Я носил потертый, с неудобными заклепками шлем, подаренный пожилой папиной прихожанкой, оставшийся от ее покойного мужа. «Натуральная кожа! На любые холода!» – восхищалась моя мама.
– Че это? – присвистнув, спросил один из деревенских мальчишек. – Седло кобылье?
– Шапка летчика! – отрапортовал я, стараясь произвести впечатление на милую Машу в ее пуховом платке.
Она жалостливо расспрашивала ребят про их житье, те хорохорились, но отвечали, как на исповеди, без утайки и лукавства, может быть, чуя наше непритворное участие: «Отец помер», «А мой ушел», «Мои работу ищут, трудно приходится…», «Хочу быть музыкантом, хожу в кружок после школы, у нас своя группа, я клавишник, а дома говорят: в слесаря иди, оно вернее»…
– Лучше музыка! – одобрял боевой Петюня.
Возможно, тогда в Маше созревало желание отдать себя простонародью.
– Вы только сами не пейте, не курите, – убеждала она ласково, – вы учитесь хорошо, пожалуйста…
Ее перебивала Лида, наставительно, как хозяйка этих мест:
– Скоро тут воскресную школу откроют. Молитвы какие-нибудь знаете, нет?
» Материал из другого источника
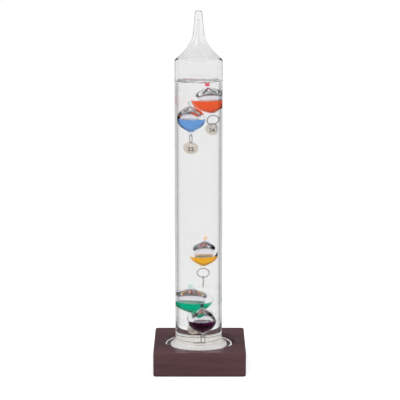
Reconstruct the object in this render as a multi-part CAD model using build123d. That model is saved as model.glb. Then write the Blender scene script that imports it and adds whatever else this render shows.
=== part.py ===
from build123d import *
from math import acos, cos, degrees, radians, sin, sqrt
import os

# Galileo thermometer. A sealed glass tube of clear liquid holds five blown glass floats, each
# with a tinted filling, a wire ring and a metal tag. The tube's pressed foot stands loose in
# a round recess of a square wooden base.
# Millimetres, +Z up. The origin is the middle of the base's underside, and the front faces -Y.
# Half sections are drawn as (radius, height) and turned about the axis.

# Wooden base
base_side = 75.0
base_height = 20.0
base_corner_radius = 2.5
base_edge_round = 0.9
recess_depth = 8.0
recess_clearance = 1.7
recess_edge_round = 0.6

# Glass tube and its foot
tube_height = 280.0
tube_radius = 19.2
tube_wall = 1.95
tube_shift = -0.8
foot_radius = 27.7
foot_rim_height = 5.4
foot_top_rise = 0.8
foot_edge_round = 1.3
foot_sweep_radius = 5.8
hollow_radius = 22.0
hollow_depth = 0.9
floor_thickness = 3.5
floor_corner_radius = 13.0

# Drawn and sealed end of the tube
shoulder_round = 2.6
neck_length = 24.2
neck_radius = 4.2
neck_bore_radius = 2.2
neck_bore_length = 8.0
neck_bore_end_radius = 0.8
seal_length = 15.0
seal_radius = 2.7
seal_round = 1.7

# Clear liquid
liquid_depth = 220.1
liquid_gap = 0.3

# Blown bulb of a float, with heights measured from its middle
bulb_radius = 9.6
bulb_wall = 0.6
dome_angle = 58.0
keel_angle = 56.0
stem_radius = 1.5
stem_bore_radius = 0.6
stem_top = 11.6
stem_round = 0.9
keel_tip_radius = 1.2
keel_bore_radius = 1.0

# Glass eye under the bulb
eye_thickness = 1.4
eye_radius = 1.7
eye_hole_radius = 0.75
eye_drop = 12.25
eye_root = 10.3
eye_round = 0.35

# Tinted drop that closes the stem
drop_radius = 1.25
drop_height = 2.9
drop_round = 1.1
plug_length = 2.2

# Wire ring and metal tag
wire_radius = 0.3
ring_radius = 3.7
ring_gap = 0.2
link_gap = 0.2
tag_radius = 5.0
tag_thickness = 0.5
tag_hole_radius = 0.9
tag_hole_inset = 1.8
tag_edge_chamfer = 0.1

# How the floats lie in the tube
bulb_gap = 1.0
red_immersion = 0.6
yellow_hover = 41.8
purple_stand = 23.7
purple_tag_slide = 28.0
tag_floor_gap = 0.3

# Heights and places that follow from the sizes above
recess_floor = base_height - recess_depth
recess_radius = foot_radius + recess_clearance
bore_radius = tube_radius - tube_wall
tube_top = recess_floor + tube_height
shoulder = tube_top - seal_length - neck_length
tube_floor = recess_floor + floor_thickness
surface = tube_floor + liquid_depth
drop_top = stem_top + drop_height
wire_drop = eye_drop + eye_hole_radius - wire_radius - link_gap
hole_drop = tag_hole_radius - wire_radius - link_gap
tag_drop = hole_drop + tag_radius - tag_hole_inset

# Each float: where it leans on the bore, the gap left there, its lean, the way its eye
# faces, and the level of its filling above the bulb's middle
FLOATS = {
    "red": {"azimuth": 36.2, "wall_gap": 0.55, "lean": -6.0, "yaw": 50.0, "level": 0.0},
    "blue": {"azimuth": 224.3, "wall_gap": 0.35, "lean": -1.5, "yaw": 72.0, "level": 0.0},
    "yellow": {"azimuth": -48.8, "wall_gap": 2.35, "lean": 3.0, "yaw": 0.0, "level": -2.2},
    "green": {"azimuth": 114.4, "wall_gap": 0.40, "lean": -3.7, "yaw": -45.0, "level": -1.2},
    "purple": {"azimuth": -67.6, "wall_gap": 0.95, "lean": -1.4, "yaw": 114.7, "level": 0.0},
}


def half_section(*edges):
    """The face inside edges given in order round it, stood up in the XZ plane."""
    return Plane.XZ * make_face(Curve() + list(edges))


def lines(*points):
    """Straight edges from point to point."""
    return [Line(a, b) for a, b in zip(points, points[1:])]


def turned(section):
    """The solid that a half section makes when it is turned about the axis."""
    return revolve(section, Axis.Z)


def rounded(section, corners):
    """A half section with the corner nearest to each given point rounded."""
    for (radius, height), size in corners:
        spot = Vector(radius, 0, height)
        corner = section.vertices().sort_by(lambda v: (Vector(v) - spot).length)[0]
        section = fillet(corner, size)
    return section


def wooden_base():
    """A square block with a turned recess for the foot of the tube."""
    outline = RectangleRounded(base_side, base_side, base_corner_radius)
    block = extrude(outline, base_height)
    block = fillet(block.faces().filter_by(Axis.Z).edges(), base_edge_round)
    block -= Pos(0, 0, recess_floor) * extrude(Circle(recess_radius), recess_depth)
    rim = block.faces().sort_by(Axis.Z)[-1].inner_wires()[0].edges()
    return fillet(rim, recess_edge_round)


def neck(start_radius, end_radius):
    """The parabola along which the tube narrows from its shoulder to its neck."""
    start = (start_radius, shoulder)
    bend = (end_radius, shoulder + neck_length / 2)
    return Bezier(start, bend, (end_radius, shoulder + neck_length))


def glass_outside():
    """The tube, its drawn end and its foot as one solid lump."""
    hollow_edge = (hollow_radius, recess_floor)
    foot_top = recess_floor + foot_rim_height
    sweep_corner = (tube_radius, foot_top + foot_top_rise)
    section = half_section(
        TangentArc((0, recess_floor + hollow_depth), hollow_edge, tangent=(1, 0)),
        *lines(
            hollow_edge,
            (foot_radius, recess_floor),
            (foot_radius, foot_top),
            sweep_corner,
            (tube_radius, shoulder),
        ),
        neck(tube_radius, neck_radius),
        *lines(
            (neck_radius, shoulder + neck_length),
            (seal_radius, tube_top),
            (0, tube_top),
            (0, recess_floor + hollow_depth),
        ),
    )
    corners = [
        ((foot_radius, recess_floor), foot_edge_round),
        ((foot_radius, foot_top), foot_edge_round),
        (sweep_corner, foot_sweep_radius),
        ((tube_radius, shoulder), shoulder_round),
        ((seal_radius, tube_top), seal_round),
    ]
    return turned(rounded(section, corners))


def bore():
    """The room inside the tube, from its rounded floor to the closed end of its neck."""
    bore_top = shoulder + neck_length + neck_bore_length
    section = half_section(
        *lines((0, tube_floor), (bore_radius, tube_floor), (bore_radius, shoulder)),
        neck(bore_radius, neck_bore_radius),
        *lines(
            (neck_bore_radius, shoulder + neck_length),
            (neck_bore_end_radius, bore_top),
            (0, bore_top),
            (0, tube_floor),
        ),
    )
    corners = [
        ((bore_radius, tube_floor), floor_corner_radius),
        ((bore_radius, shoulder), shoulder_round),
    ]
    return turned(rounded(section, corners))


def teardrop(radius, neck_radius, neck_top, tip_radius):
    """A ball whose dome and keel run out in cones, to a stem above and a blunt tip below."""
    dome, keel = radians(dome_angle), radians(keel_angle)
    dome_start = (radius * cos(dome), radius * sin(dome))
    keel_start = (radius * cos(keel), -radius * sin(keel))
    stem_foot = (neck_radius, dome_start[1] + (dome_start[0] - neck_radius) * cos(dome) / sin(dome))
    tip = (tip_radius, keel_start[1] - (keel_start[0] - tip_radius) * cos(keel) / sin(keel))
    section = half_section(
        *lines((0, tip[1]), tip, keel_start),
        ThreePointArc(keel_start, (radius, 0), dome_start),
        *lines(dome_start, stem_foot, (neck_radius, neck_top), (0, neck_top), (0, tip[1])),
    )
    return section, stem_foot


def upright_disc(radius, drop, thickness):
    """A disc that faces along X, its middle a given distance below the origin."""
    return extrude(Plane.YZ * Pos(0, -drop) * Circle(radius), thickness / 2, both=True)


def eye_plate(radius, thickness):
    """The flat lug under a bulb, round at its lower end."""
    shank = Pos(0, -(eye_root + eye_drop) / 2) * Rectangle(2 * radius, eye_drop - eye_root)
    outline = shank + Pos(0, -eye_drop) * Circle(radius)
    return extrude(Plane.YZ * outline, thickness / 2, both=True)


def bulb_cavity():
    """The hollow of a bulb and its stem."""
    section, _ = teardrop(
        bulb_radius - bulb_wall, stem_bore_radius, stem_top, keel_bore_radius
    )
    return turned(section)


def glass_bulb():
    """A blown bulb with an open stem above and a glass eye below."""
    section, stem_foot = teardrop(bulb_radius, stem_radius, stem_top, keel_tip_radius)
    plate = eye_plate(eye_radius, eye_thickness)
    plate = fillet(plate.faces().filter_by(Axis.X).edges(), eye_round)
    hole = upright_disc(eye_hole_radius, eye_drop, 2 * eye_thickness)
    return turned(rounded(section, [(stem_foot, stem_round)])) + plate - hole - bulb_cavity()


def sealing_drop():
    """The tinted drop on the stem, with the plug that it leaves in the bore."""
    plug_end = stem_top - plug_length
    section = half_section(
        *lines(
            (0, plug_end),
            (stem_bore_radius, plug_end),
            (stem_bore_radius, stem_top),
            (drop_radius, stem_top),
            (drop_radius, drop_top),
            (0, drop_top),
            (0, plug_end),
        )
    )
    return turned(rounded(section, [((drop_radius, drop_top), drop_round)]))


def wire_ring():
    """A jump ring about Y, with the narrow gap that it was closed to at one side."""
    closed_arc = 360 - degrees(ring_gap / ring_radius)
    return revolve(Pos(ring_radius, 0) * Circle(wire_radius), Axis.Y, closed_arc)


def metal_tag():
    """A thin round tag that hangs by the hole near its edge, drawn about the wire."""
    disc = upright_disc(tag_radius, tag_drop, tag_thickness)
    disc = chamfer(disc.edges(), tag_edge_chamfer)
    return disc - upright_disc(tag_hole_radius, hole_drop, 2 * tag_thickness)


def middles():
    """The middle of each bulb: from the surface down, and from the floor up."""
    flat = {
        name: Vector(bore_radius - bulb_radius - f["wall_gap"], 0).rotate(Axis.Z, f["azimuth"])
        for name, f in FLOATS.items()
    }

    def stacked(a, b):
        apart = (flat[a] - flat[b]).length
        return sqrt((2 * bulb_radius + bulb_gap) ** 2 - apart**2)

    height = {"red": surface - red_immersion - drop_top, "purple": tube_floor + purple_stand}
    height["blue"] = height["red"] - stacked("red", "blue")
    height["green"] = height["purple"] + stacked("green", "purple")
    height["yellow"] = height["green"] + yellow_hover
    return {n: Vector(tube_shift + flat[n].X, flat[n].Y, height[n]) for n in FLOATS}


def places(name, middle):
    """Where the bulb, the wire ring and the tag of a float stand."""
    float_ = FLOATS[name]
    leaning = Pos(middle) * Rot(0, float_["lean"], 0)
    hook = (leaning * Pos(0, 0, -wire_drop)).position
    ring = Pos(hook) * Rot(0, 0, float_["yaw"]) * Pos(0, 0, -ring_radius)
    tag = ring * Pos(0, 0, -ring_radius)
    if name == "purple":
        tag = ring * lying_tag(ring.position.Z - tube_floor)
    return leaning * Rot(0, 0, float_["yaw"]), ring, tag


def lying_tag(ring_height):
    """Where a tag lies that has slid round its ring and rests its far edge on the floor."""
    slide = radians(purple_tag_slide)
    held = ring_height - ring_radius * cos(slide)
    room = held - tag_floor_gap - tag_thickness / 2
    lie = degrees(acos(room / (2 * tag_radius - tag_hole_inset)))
    wire = Pos(ring_radius * sin(slide), 0, -ring_radius * cos(slide))
    return wire * Rot(0, -lie, 0) * Pos(0, 0, hole_drop)


def wetted_room(bulb, ring, tag):
    """What a float and its links keep the liquid out of, a little larger than they are."""
    section, _ = teardrop(
        bulb_radius + liquid_gap, stem_radius + liquid_gap,
        drop_top + liquid_gap, keel_tip_radius + liquid_gap,
    )
    body = turned(section) + eye_plate(eye_radius + liquid_gap, eye_thickness + 2 * liquid_gap)
    wire = revolve(Pos(ring_radius, 0) * Circle(wire_radius + liquid_gap), Axis.Y, 360)
    disc = upright_disc(tag_radius + liquid_gap, tag_drop, tag_thickness + 2 * liquid_gap)
    return [bulb * body, ring * wire, tag * disc]


def filling(bulb, middle, level):
    """The tinted liquid in a bulb, level however the bulb leans."""
    side = 4 * bulb_radius
    below = Pos(middle.X, middle.Y, middle.Z + level - side / 2) * Box(side, side, side)
    return bulb * bulb_cavity() & below


def clear_liquid(rooms):
    """The liquid in the tube, with room for every float."""
    section = half_section(
        *lines(
            (0, tube_floor), (bore_radius, tube_floor), (bore_radius, surface), (0, surface),
            (0, tube_floor),
        )
    )
    body = Pos(tube_shift, 0, 0) * turned(
        rounded(section, [((bore_radius, tube_floor), floor_corner_radius)])
    )
    for room in rooms:
        body -= room
    return body


def thermometer():
    """Every piece of the thermometer by name, each where it stands."""
    glass = glass_outside() - bore()
    pieces = {"wooden_base": wooden_base(), "glass_tube": Pos(tube_shift, 0, 0) * glass}
    bulb, drop, ring, tag = glass_bulb(), sealing_drop(), wire_ring(), metal_tag()
    rooms = []
    for name, middle in middles().items():
        at_bulb, at_ring, at_tag = places(name, middle)
        pieces[f"{name}_bulb"] = at_bulb * bulb
        pieces[f"{name}_filling"] = filling(at_bulb, middle, FLOATS[name]["level"])
        pieces[f"{name}_sealing_drop"] = at_bulb * drop
        pieces[f"{name}_wire_ring"] = at_ring * ring
        pieces[f"{name}_tag"] = at_tag * tag
        rooms += wetted_room(at_bulb, at_ring, at_tag)
    pieces["clear_liquid"] = clear_liquid(rooms)
    return pieces


os.makedirs("parts", exist_ok=True)
for piece_name, piece in thermometer().items():
    export_step(piece, f"parts/{piece_name}.step")
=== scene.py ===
import bpy
from math import acos, cos, exp, pi, radians, sin, tan
from mathutils import Matrix, Vector

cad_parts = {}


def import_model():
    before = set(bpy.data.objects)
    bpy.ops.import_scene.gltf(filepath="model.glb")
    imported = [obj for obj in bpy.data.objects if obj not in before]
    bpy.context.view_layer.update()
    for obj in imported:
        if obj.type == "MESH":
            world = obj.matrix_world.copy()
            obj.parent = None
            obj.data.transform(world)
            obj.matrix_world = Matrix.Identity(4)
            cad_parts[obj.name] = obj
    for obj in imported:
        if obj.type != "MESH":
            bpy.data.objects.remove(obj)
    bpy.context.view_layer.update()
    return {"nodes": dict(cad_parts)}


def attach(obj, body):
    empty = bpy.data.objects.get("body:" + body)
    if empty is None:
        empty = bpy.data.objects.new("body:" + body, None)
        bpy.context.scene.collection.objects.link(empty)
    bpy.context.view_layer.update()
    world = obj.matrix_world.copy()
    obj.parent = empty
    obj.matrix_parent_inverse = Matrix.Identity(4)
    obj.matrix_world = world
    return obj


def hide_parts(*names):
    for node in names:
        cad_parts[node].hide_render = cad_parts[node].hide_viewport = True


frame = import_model()

# Galileo thermometer. Sizes are millimetres, as in the part's source; pieces are made in metres.
MM = 0.001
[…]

Надо вам в воскресенье в церковь прийти, мой папа – батюшка, он вам правильные книжки даст.
Сретенские были на домашнем обучении, Охапкины посещали гимназию.
Как-то, отстояв литургию, поприслуживав, попев и причастившись, мы, догрызая каменевшие на морозных зубах просфорки, примчались к крепости, где нас уже поджидали ребята.